PHOTO 3: Some of the crank baits and swim baits you can use to get below the surface and away from pesky birds.
BIRDS BE GONE
Originally published in Western Outdoor News the Week of April 22, 2009

We were shivering as we turned the corner and out of the cove in the early morning light. It was chilly. Brrrrrrr….I looked like the Pillsbury Doughboy with all the layers of clothing I was wearing.

My answer to not having a heavy jacket here in Mexico is to pile layer upon layer of shirts on. I had on one medium t-shirt; a large t-shirt; an XL flannel shirt and a big windbreaker over all of that. I looked like I’d raided a second hand store.

But these spring mornings before the sun comes up can get cold on the water, even down here in sunny Baja. And it was breezy too. No, I take it back, it was windy. Even in the light of dawn, I could already see dust devils and clouds of dust and haze rising as I looked back towards the land. I throttled up on the Honda outboard and hunkered forward while pulling up my collar.

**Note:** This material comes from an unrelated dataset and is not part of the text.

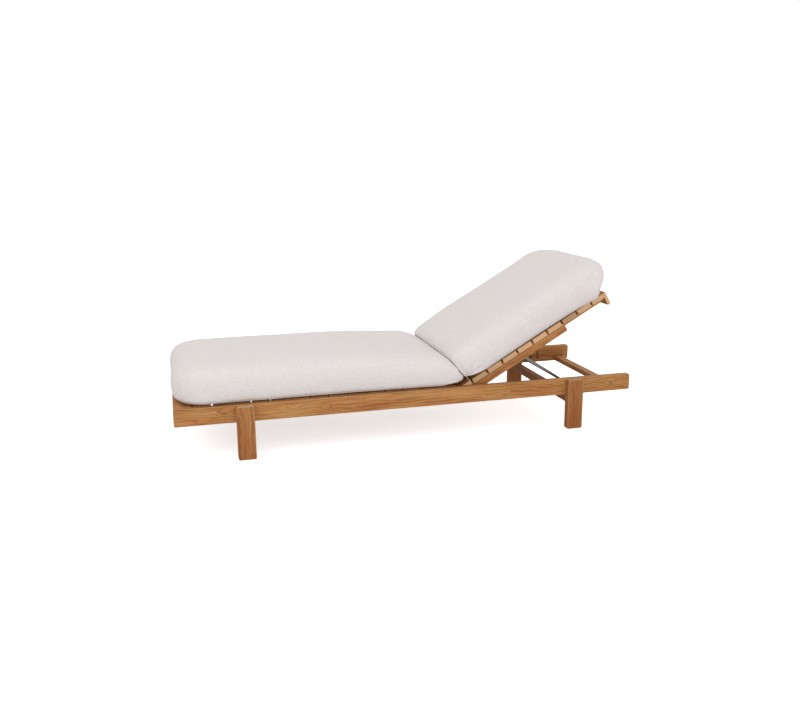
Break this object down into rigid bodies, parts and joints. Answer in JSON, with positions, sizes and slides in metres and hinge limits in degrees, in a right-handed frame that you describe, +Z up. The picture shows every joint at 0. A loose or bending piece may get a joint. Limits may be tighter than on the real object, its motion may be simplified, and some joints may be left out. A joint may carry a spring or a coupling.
{
  "type": "sun lounger",
  "caption": "Slatted teak sun lounger on four legs, with a folding back on a steel prop and rack, and two thick linen-coloured cushions.",
  "frame": {"origin": "on the floor under the middle of the frame", "axes": "+X from the foot end to the head end, +Z up"},
  "size_m": [2, 0.717, 0.7265],
  "materials": {
    "teak_frame": "oiled teak, satin",
    "teak_slats": "oiled teak, satin",
    "cushion_cloth": "woven outdoor cloth, matte",
    "steel": "brushed stainless steel"
  },
  "bodies": {
    "frame": {"left_rail": "teak_frame", "right_rail": "teak_frame", "foot_left_leg": "teak_frame", "foot_right_leg": "teak_frame", "head_left_leg": "teak_frame", "head_right_leg": "teak_frame", "left_ledger": "teak_frame", "right_ledger": "teak_frame", "foot_stretcher": "teak_frame", "head_stretcher": "teak_frame", "foot_crossbar": "teak_frame", "head_crossbar": "teak_frame", "seat_slat_1": "teak_slats", "seat_slat_2": "teak_slats", "seat_slat_3": "teak_slats", "seat_slat_4": "teak_slats", "seat_slat_5": "teak_slats", "seat_slat_6": "teak_slats", "seat_slat_7": "teak_slats", "seat_slat_8": "teak_slats", "seat_slat_9": "teak_slats", "seat_slat_10": "teak_slats", "seat_slat_11": "teak_slats", "seat_slat_12": "teak_slats", "seat_slat_13": "teak_slats", "seat_slat_14": "teak_slats", "seat_slat_15": "teak_slats", "leg_bolts_long": "steel", "leg_bolts_short": "steel", "hinge_bolts": "steel", "hinge_washers": "steel", "seat_slat_screws": "steel", "ledger_screws": "steel", "stretcher_screws": "steel", "crossbar_screws": "steel", "seat_cushion": "cushion_cloth"},
    "back": {"left_bearer": "teak_frame", "right_bearer": "teak_frame", "back_slat_1": "teak_slats", "back_slat_2": "teak_slats", "back_slat_3": "teak_slats", "back_slat_4": "teak_slats", "back_slat_5": "teak_slats", "back_slat_6": "teak_slats", "back_slat_7": "teak_slats", "back_slat_8": "teak_slats", "back_slat_9": "teak_slats", "head_slat": "teak_slats", "grip_board": "teak_slats", "grip_screws": "steel", "back_slat_screws": "steel", "prop_bolts": "steel", "prop_washers": "steel", "back_cushion": "cushion_cloth"},
    "prop": {"prop_rod": "steel", "left_prop_arm": "steel", "right_prop_arm": "steel"}
  },
  "joints": [
    {"name": "back_recline", "type": "hinge", "parent": "frame", "child": "back", "pos_m": [0.2253, 0, 0.185], "axis": [0, -1, 0], "range_deg": [-29.6, 11.8]},
    {"name": "prop_swing", "type": "hinge", "parent": "back", "child": "prop", "pos_m": [0.49966, 0, 0.33166], "axis": [0, -1, 0], "range_deg": [-24.96, 62.6]}
  ],
  "couplings": [
    {"joint": "prop_swing", "follows": "back_recline", "ratio": -2.115}
  ]
}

I could already see that past the wind line of the point, we probably we not going to be able to cross the channel today. I guess we could, but it would be a rough wet crossing in the panga.

It looked like most of the fleet came to the same conclusion as I could see other boats opting to fish the rocky shorelines on the lee side of the point to keep out of the wind as much as possible.

The good thing was that there was a lot of bait fish in there. The bad thing was that all the birds knew that too…pelicans, frigates, gulls…the whole Mexican aviary was there on the buffet line. The fact that 30 panga captains were tossing handfuls of sardines into the air to chum fish didn’t help either. It was getting ugly.

Every boat was hooking bird after bird. Most of you have been there if you’ve spent any time on the water. Almost every bait that hit the water with a hook in it got bulls-eyed. We got a few cabrilla (Mexican seabass) but by our 5th pelican, that was it.

The last thing I had thrown into my tackle case that morning was my little plastic box of crank baits. Generically known as Rapalas, these are generally hard-bodied fish shaped lures that have a plastic or metal “lip” on them. This lip causes them to dive when cast and retrieved or slow trolled. Bigger the lip, the deeper the dive.

Many a fishing trip has been saved by having a crank bait aboard. Often, they catch the largest fish of the day. When trolling, you don’t go through as much bait and you also cover a lot more water too. This increases your hook-up odds!

Today, they saved our sanity.

By using the smaller 4-inch sized baits, and trolling them, we resolved our bird issue. I used models that had small the medium lips. I didn’t want them to dive too deep. If they dive too deep, they’d get hung up in the rocks. That surely happened several times so you have to be careful.

But, when fishing structure and slow trolling like this, you want to get as close to the structure as possible. That’s where all these Mexican rockfish like snapper, pargo, cabrilla, etc. lurk waiting to ambush a bait swimming by. The strike, even from a smaller fish, can be ferocious as it grabs and attempts to get back to its hole.

It’s a lot like jig fishing or bait fishing in the rocks. If you don’t lose the occasional rig, you’re not close enough to the bottom. It’s a given you’ll lose a few. But, whoever is driving the boat needs to keep an eye on the depths lest you wipe out a whole tackle box of lures before too long.

The patterns (and some of the are incredibly realistic these days) were generally similar to the sardine baits we were using for chum. Silver side with a darker blue, black or purple dorsal ridge. One strange pattern that seems to work tremendously, however, even when I’ve fished other parts of the Sea of Cortez is a rainbow trout pattern. Don’t ask me why. It’s just deadly!

But we got fish-after-fish and often with double hookups when others were still dodging birds. The lures run just deep enough below the surface so the birds can’t get to them. But, they run deep enough that the predatory fish can’t resist them.

Keep some in your tackle at all times. You just never know! We hit a couple of stops where were just could not stop whatever hit the lures. And I know it wasn’t rocks! Rocks don’t swim away!